4

I've got a data file that looks like this:

Things
├── Foo
│  ├── 1. Item One
│  ├── 2. Item Two
│  ├── 3. Item Three
│  ├── 4. Item Four
│  ├── 5. Item Five
│  └── 6. Item Six
├── Bar
│  ├── 1. Item Seven
│  ├── 2. Item Eight
│  ├── 3. Item Nine

What I'm trying to do is find a certain string, the number associated with it, and also the subheading that is a part of ('Foo' or 'Bar')

It's pretty easy to grab the item and the number:

str = "Item One"
data.each_line do |line|
    if line =~ /#{str}/
        /(?<num>\d).\s(?<item>.*)/ =~ line
    end
end

But I'm not sure how to get the subheading. What I was thinking is that once I found the line, I could count up from that point using the number. Is there a readlines or a seek command or some such that could do this?

Appreciate the help!

craigeley
  • 352
  • 2
  • 12
  • Your method for processing the text file isn't scalable. You're assuming you can hold the entire file in memory, but everything grows over time, and eventually you'll encounter data that will not fit. Also, what you're doing is called 'slurping', which is slower and less efficient than reading a file line-by-line using `foreach`. I'd recommend rethinking how you want to do this, and consider line-by-line IO for speed and scalability. http://stackoverflow.com/questions/25189262/why-is-slurping-a-file-bad. Also become familiar with `$.` or `$INPUT_LINE_NUMBER` and the related variables. – the Tin Man Aug 10 '15 at 19:45

2 Answers2

9

I came up with below, this seems to work:

data = <<-EOF
Things
├── Foo
│  ├── 1. Item One
│  ├── 2. Item Two
│  ├── 3. Item Three
│  ├── 4. Item Four
│  ├── 5. Item Five
│  └── 6. Item Six
├── Bar
│  ├── 1. Item Seven
│  ├── 2. Item Eight
│  ├── 3. Item Nine
EOF

str = "Item One"
data.lines.each_with_index do |line, i|
    if /(?<num>\d)\.\s+#{str}/ =~ line
        /(?<var>\w+)/ =~ data.lines[i - (n = $~[:num]).to_i] 
        p [n, str, var] # ["1", "Item One", "Foo"]
    end
end

(n = $~[:num]) is needed to store the captured value of num from

if /(?<num>\d)\.\s+#{str}/ =~ line

into a variable (say n) as last match data, represented by global variable $~, will get overwritten during the next regex match taking place in statement

/(?<var>\w+)/ =~ data.lines[i - (num = $~[:num]).to_i]
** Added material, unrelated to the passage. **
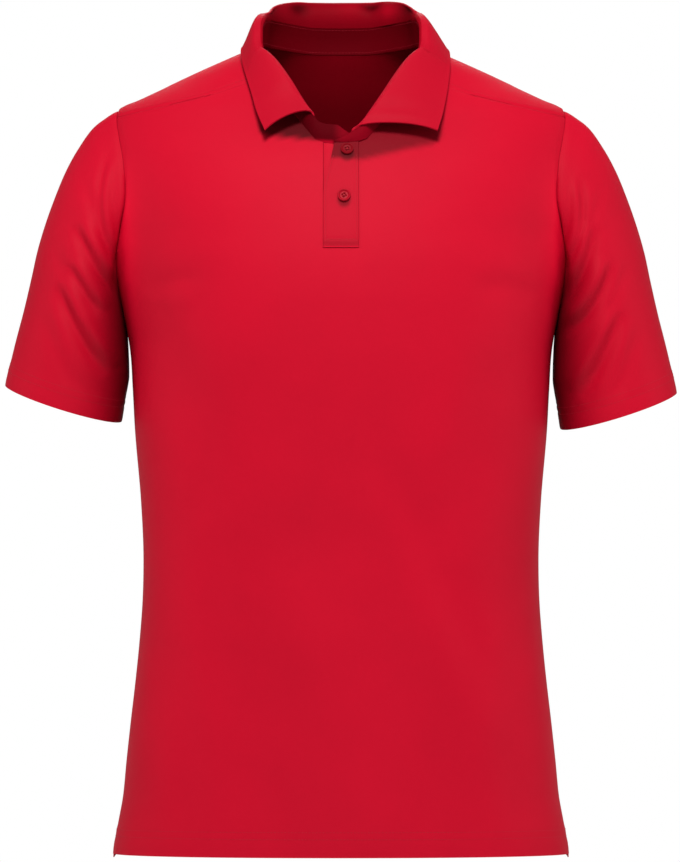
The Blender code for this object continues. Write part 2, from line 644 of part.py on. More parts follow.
def lay_leaf(stand, stand_out, station, outward):
    """The collar leaf: up from the stand, over the roll and down to its edge over the body.

    Its outer face is the one that shows: it faces the neck as it rises, and outwards as it falls.
    """
    first = LAP_COLUMNS + LEAF_START
    last = stand.shape[1] - 1 - first
    middle = (stand.shape[1] - 1) // 2
    cut = slice(first, last + 1)
    parting = seam_side(stand[-1], stand_out[-1], np.array([0.0, 0.0, 1.0]))[cut] * SEAM_GAP
    base = stand[-1, cut] - stand_out[-1, cut] * COLLAR_WALL + parting
    onward = unit(stand[-1, cut] - stand[-2, cut]) * column(COLLAR, 3, station[cut])[:, None]
    own = station[cut].copy()
    own[:middle - first] = (own[:middle - first] - own[0]) / (1 - own[0])
    own[middle - first:] = (own[middle - first:] - own[-1]) / (1 - own[-1])
    up = column(COLLAR, 3, own)[:, None] * np.array([0.0, 0.0, 1.0])
    out = column(COLLAR, 4, own)[:, None] * outward[cut]
    crest = base + up + out
    edges = {}
    for side, place in ((-1, 1), (1, 2)):
        rows = []
        for row in LEAF_EDGE:
            x, z, front = row[place], row[3], row[4] > 0
            rows.append(body_point(x, z, front) + LEAF_LIFT * body_normal(x, z, front))
        rows = np.array(rows) * np.array([float(side), 1.0, 1.0])
        edges[side] = np.stack([smooth(LEAF_EDGE[:, 0], rows[:, k], own) for k in range(3)], axis=1)
    right = (np.arange(len(own)) < middle - first)[:, None]
    edge = np.where(right, edges[-1], edges[1])
    rising = hermite(base, onward * 2.0, crest, out * 1.7, LEAF_RISE_ROWS)
    falling = hermite(crest, out * 1.8, edge, (edge - crest) * 0.9, LEAF_FALL_ROWS)
    grid = np.concatenate([rising, falling[1:]])
    way_out = normals(grid, 1)
    inward = np.sum(way_out[-2, middle - first] * np.array([0.0, 1.0, 0.0])) < 0
    if inward:
        way_out = -way_out
    way_out[0] = -stand_out[-1, cut]
    return grid, way_out


def lay_band(edge_table, thickness, over):
    """One band of the placket, over (1) or under (-1) the body's surface."""
    right = PLACKET_WIDTH / 2 - SEAM_GAP
    share = np.linspace(0, 1, PLACKET_COLUMNS + 1)[None, :]
    foot = PLACKET_END + SEAM_GAP
    level = np.linspace(foot, NECK_FRONT[-1, 0], PLACKET_ROWS + 2)[:, None]
    left = -right if edge_table is None else column(edge_table, 1, level)
    x = left + (right - left) * share
    z = level + (neck_level(x) - NECK_FRONT[-1, 0]) * (level - foot) / (NECK_FRONT[-1, 0] - foot)
    z = z - SEAM_GAP / 2 * (level > level[-2])
    way_out = body_normal(x, z, True)
    return body_point(x, z, True) + way_out * over * lap_step(thickness), way_out


def turn_button(name, centre, way_out):
    """A round button: its outline turned about the way out of the cloth under it."""
    angle = np.linspace(0, 2 * np.pi, BUTTON_SIDES, endpoint=False)
    first = unit(np.cross(np.array([0.0, 0.0, 1.0]), way_out))
    second = np.cross(way_out, first)
    spoke = np.cos(angle)[:, None] * first + np.sin(angle)[:, None] * second
    points = []
    for radius, height in BUTTON_PROFILE:
        points.append(centre + spoke * radius + way_out * height)
    points = np.concatenate(points)
    faces = []
    for ring in range(len(BUTTON_PROFILE) - 1):
        for k in range(BUTTON_SIDES):
            a, b = ring * BUTTON_SIDES + k, ring * BUTTON_SIDES + (k + 1) % BUTTON_SIDES
            faces.append([a, a + BUTTON_SIDES, b + BUTTON_SIDES, b])
    faces.append(list(range(BUTTON_SIDES)))
    faces.append(list(range(len(points) - BUTTON_SIDES, len(points)))[::-1])
    return solid(name, points, faces, BUTTON_RED, 0.45)


def build():
    for old in list(bpy.data.objects):
        bpy.data.objects.remove(old, do_unlink=True)

    front, back, front_out, back_out, front_cut, back_cut, sleeve, shared = cut_panels()
    stand, stand_out, station, outward = lay_stand(front, back, front_out, back_out,
                                                   front_cut, back_cut)
    leaf, leaf_out = lay_leaf(stand, stand_out, station, outward)
    front, back = front + front_cut, back + back_cut

    # The front, slit for the placket above its lower end
    level = front[:, :1, 2]
    centre = body_point(0.0 * level, level, True)
    centre_out = body_normal(0.0 * level, level, True)
    whole = np.concatenate([mirrored(front), centre, front], axis=1)
    whole_out = np.concatenate([mirrored(front_out), centre_out, front_out], axis=1)
    keep = np.ones((whole.shape[0] - 1, whole.shape[1] - 1), bool)
    keep[LOWER_ROWS + CHEST_ROWS:, COLUMNS:COLUMNS + 2] = False
    wall("front", whole, whole_out, WALL, RED, keep)

    # The back, which comes over the shoulders: its halves join along the middle
    back[:LOWER_ROWS + BACK_ROWS + 1, 0, 0] = 0.0
    back_out[:LOWER_ROWS + BACK_ROWS + 1, 0, 0] = 0.0
    whole = np.concatenate([mirrored(back), back], axis=1)
    whole_out = np.concatenate([mirrored(back_out), back_out], axis=1)
    keep = np.ones((whole.shape[0] - 1, whole.shape[1] - 1), bool)
    keep[:, COLUMNS] = False
    wall("back", whole, unit(whole_out), WALL, RED, keep)

    for name, side in (("sleeve_right", -1), ("sleeve_left", 1)):
        way_out = normals(sleeve, -1, ring=True)
        rings = sleeve_folds(sleeve, way_out, side)
        rings[..., 2] -= CUFF_DROP[side] * np.linspace(0, 1, len(rings))[:, None] ** 2
        way_out = normals(rings, -1, ring=True)
        way_out[0] = shared
        flip = np.array([float(side), 1.0, 1.0])
        wall(name, rings * flip, way_out * flip, WALL, RED, ring=True)

    wall("collar_stand", stand, stand_out, COLLAR_WALL, RED)
    wall("collar_leaf", leaf, leaf_out, COLLAR_WALL, RED)
    for name, table, over in (("placket_upper", PLACKET_EDGE, 1), ("placket_under", None, -1)):
        band, band_out = lay_band(table, WALL, over)
        wall(name, band, band_out, WALL, RED)

    for name, (x, z) in BUTTONS.items():
        way_out = body_normal(x, z, True)
        seat = body_point(x, z, True) + way_out * (lap_step(WALL) + SEAM_GAP + 0.1)
        turn_button(name, seat, way_out)


if __name__ == "__main__":
    build()
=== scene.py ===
import math

import bpy
import numpy as np
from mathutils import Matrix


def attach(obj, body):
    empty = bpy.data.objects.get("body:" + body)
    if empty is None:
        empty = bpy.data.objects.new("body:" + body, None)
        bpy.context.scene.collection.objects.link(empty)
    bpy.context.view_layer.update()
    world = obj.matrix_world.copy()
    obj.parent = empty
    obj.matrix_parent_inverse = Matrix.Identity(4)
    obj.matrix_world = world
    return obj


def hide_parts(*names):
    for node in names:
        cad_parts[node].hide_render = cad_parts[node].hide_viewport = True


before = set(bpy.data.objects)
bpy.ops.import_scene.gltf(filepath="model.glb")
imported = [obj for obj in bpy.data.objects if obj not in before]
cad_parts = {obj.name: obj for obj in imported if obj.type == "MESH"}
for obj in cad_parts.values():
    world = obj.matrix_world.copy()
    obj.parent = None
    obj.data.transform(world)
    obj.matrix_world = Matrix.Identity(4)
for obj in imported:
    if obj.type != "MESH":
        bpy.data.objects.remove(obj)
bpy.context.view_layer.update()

mm = 0.001              # all tables below are in millimetres
shownEdge = 50          # degrees, past which an edge is shaded sharp
even = np.linspace(0, 1, 240)
crowded = 1 - (1 - even) ** 2           # steps that close up towards the side


def smoothCurve(tableX, tableY, x):
    # cubic between the table's points; the slope at a point is the mean of its neighbours' slopes,
    # held to three times the smaller one and to zero at a peak, so that nothing overshoots
    tableX, tableY = np.asarray(tableX, float), np.asarray(tableY, float)
    if tableX[0] > tableX[-1]:
        tableX, tableY = tableX[::-1], tableY[::-1]
    x = np.clip(x, tableX[0], tableX[-1])
    step = np.diff(tableX)
    slope = np.diff(tableY) / step
    tangent = np.concatenate([slope[:1], (slope[1:] + slope[:-1]) / 2, slope[-1:]])
    tangent[1:-1][slope[1:] * slope[:-1] <= 0] = 0
    low = 3 * np.minimum(np.abs(slope[1:]), np.abs(slope[:-1]))
    tangent[1:-1] = np.clip(tangent[1:-1], -low, low)
    cell = np.clip(np.searchsorted(tableX, x, side="right") - 1, 0, len(step) - 1)
    t = (x - tableX[cell]) / step[cell]
    start = (1 + 2 * t) * (1 - t) ** 2 * tableY[cell]
    end = t * t * (3 - 2 * t) * tableY[cell + 1]
    leave = t * (1 - t) ** 2 * step[cell] * tangent[cell]
    arrive = t * t * (t - 1) * step[cell] * tangent[cell + 1]
    return start + end + leave + arrive


def readTable(table, place, x):
    # the smooth curve through the table's first column and the given one
    return smoothCurve(table[:, 0], table[:, place], x)


def bell(value, place, breadth):
    # exp(-((value - place) / breadth)^2)
    return np.exp(-((value - place) / breadth) ** 2)


def eased(share):
    # 3 share^2 - 2 share^3, from 0 to 1 with level ends
    return share * share * (3 - 2 * share)


def unitVectors(vectors):
    # each vector divided by its length
    return vectors / np.maximum(np.linalg.norm(vectors, axis=-1, keepdims=True), 1e-9)


def lengthAlong(lines):
    # the distance run at each point of each line; lines are rows of a (rows, points, 3) array
    steps = np.linalg.norm(np.diff(lines, axis=1), axis=2)
    return np.concatenate([np.zeros((len(lines), 1)), np.cumsum(steps, axis=1)], axis=1)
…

and unless we store it for later use we will lose the captured value num.

the Tin Man
  • 158,662
  • 42
  • 215
  • 303
Wand Maker
  • 18,476
  • 8
  • 53
  • 87
  • Works like a charm! Thanks. Wasn't aware of the with_index enumerator. Very nice. – craigeley Aug 10 '15 at 17:30
  • You can replace the condition `line =~ /#{str}/` with `/(?\d).\s#{str}/ =~ line` and get rid of `/(?\d).\s(?.*)/ =~ line`. – sawa Aug 10 '15 at 17:39
  • @sawa That seems to give error `undefined local variable or method 'num' for main:Object (NameError)` inside the if block at `/(?\w+)/ =~ data.lines[i - num.to_i]` – Wand Maker Aug 10 '15 at 17:42
  • It is not calling `num` inside the condition. By the way, `\d` should become `\d+`, and `.` after `(?\d)` should be escaped. – sawa Aug 10 '15 at 17:43
  • @sawa I mean error gets reported at `num.to_i`, I think `num` is getting defined outside the scope of if block if we do the way you suggest. I did comment out the first line in `if` block assuming that `num` will be captured in `if` condition – Wand Maker Aug 10 '15 at 17:45
  • I see. Maybe you can then refer to it as `$~[:num]`. – sawa Aug 10 '15 at 17:48
  • Okay, that works fine. Will update the answer. Thanks - now I need to figure out what `$~[:num]` does :-) – Wand Maker Aug 10 '15 at 17:54
  • 1
    @sawa I reverted partially back to original answer as I was unable to print `num` and `item` value after modifying the `if` condition – Wand Maker Aug 10 '15 at 18:10
  • 1
    @sawa - Figured it out now, have updated the answer with explanation. Thanks for valuable inputs – Wand Maker Aug 10 '15 at 18:38
  • It isn't necessary to add "Update" sections in questions or answers. We can see what was changed if necessary. Instead, add the information in a way that makes sense and follows correct grammar. "PS" isn't necessary or particularly desirable; Answers are not conversations, they're a technical description of a solution like you'd see in a cookbook or an encyclopedia. Finally, there's no need or expectation of using headers like "Explanation". Look at the normal/usual formatting of questions and answers and follow that form. A common and consistent look and feel is the goal. – the Tin Man Aug 10 '15 at 19:40
  • @theTinMan Got it. Thanks for the tips – Wand Maker Aug 10 '15 at 19:51
  • Sorry to revisit this old thread, but I found that this has a weird exception when the list gets to item 10. In that case, `var` will return "10", instead of "Foo". This is not the case for numbers above 10, but just 10. Any guesses to why that's happening? – craigeley Dec 18 '15 at 22:30
  • 1
    Oh! It's the \d+ note that @Sawa made several comments up. Perhaps the answer can be edited to reflect that? – craigeley Dec 18 '15 at 22:38
2

Here's another way (using @Wand's data):

LAZY_T = "├── " 
target = "Item Four"

str = data.split(/\n#{LAZY_T}/).find { |s| s =~ /\b#{target}\b/ }
str && [str[/[a-zA-Z]+/], str[/(\d+)\.\s#{target}\b/,1]]
  #=> ["Foo", "4"]

The first line pulls out the applicable part of the string ("Foo" or "Bar"), if there is one. The second line extracts the two desired elements.

Note:

LAZY_T.split('').map(&:ord)
  #=> [9500, 9472, 9472, 32]
Cary Swoveland
  • 106,649
  • 6
  • 63
  • 100